Dès leur retour les soldats des forces spéciales s’étaient empressés de se doucher, de laver leurs uniformes et d’occuper la cantine avant de retourner à leurs sacs de couchage. Leur sergent s’était rendu directement à la cabine du commandant dès que ce dernier avait appris leur mission aux deux pitons. Ils en étaient ressortis sans parvenir à s’entendre.

Suite à la décision de l’Atasse en accord avec le continent tout était revenu dans l’ordre. Le cuirassé se trouvait là où il avait toujours dû se trouver, à la frontière, où il remplissait sa mission sans avoir rien à faire et le faisant bien. Le commandant en second Arnevin avait passé tout le temps hors de son quart à visiter de long en large le pont arrière, aux niveaux trois et quatre, à la recherche des portes verrouillées derrière lesquelles se trouvaient les compartiments noyés. Il parlait en même temps avec Roland du blindage, des torpilles sans même prendre la peine de cacher son contentement. Puis, comme le reste de l’équipage, il s’était lui aussi intéressé à l’histoire de la station médicale.
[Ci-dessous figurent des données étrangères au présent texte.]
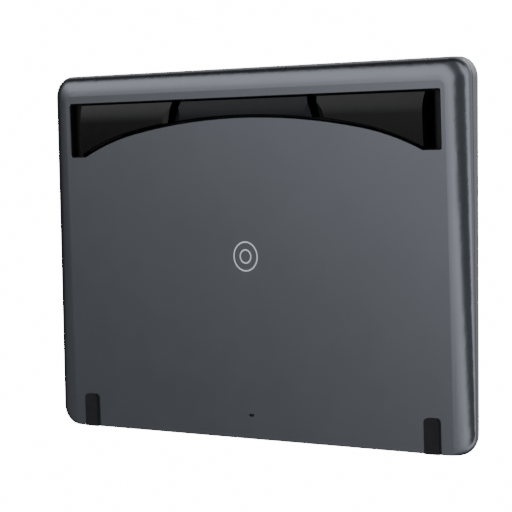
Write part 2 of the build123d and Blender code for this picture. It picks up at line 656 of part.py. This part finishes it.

Resté seul à son poste dans la station de tir, la main pensive sous son menton, le capitaine officier de tir Radens observait ses écrans. Son quart fini, il n’avait pas laissé la place. Il restait raidi sur son siège sans montrer aucun signe extérieur de sa colère. Londant était passé le voir, un peu plus tôt, messager muet du bâtiment. Mais le bord ignorait la station de tir. Le bord se réjouissait d’avoir fidèlement accompli sa mission.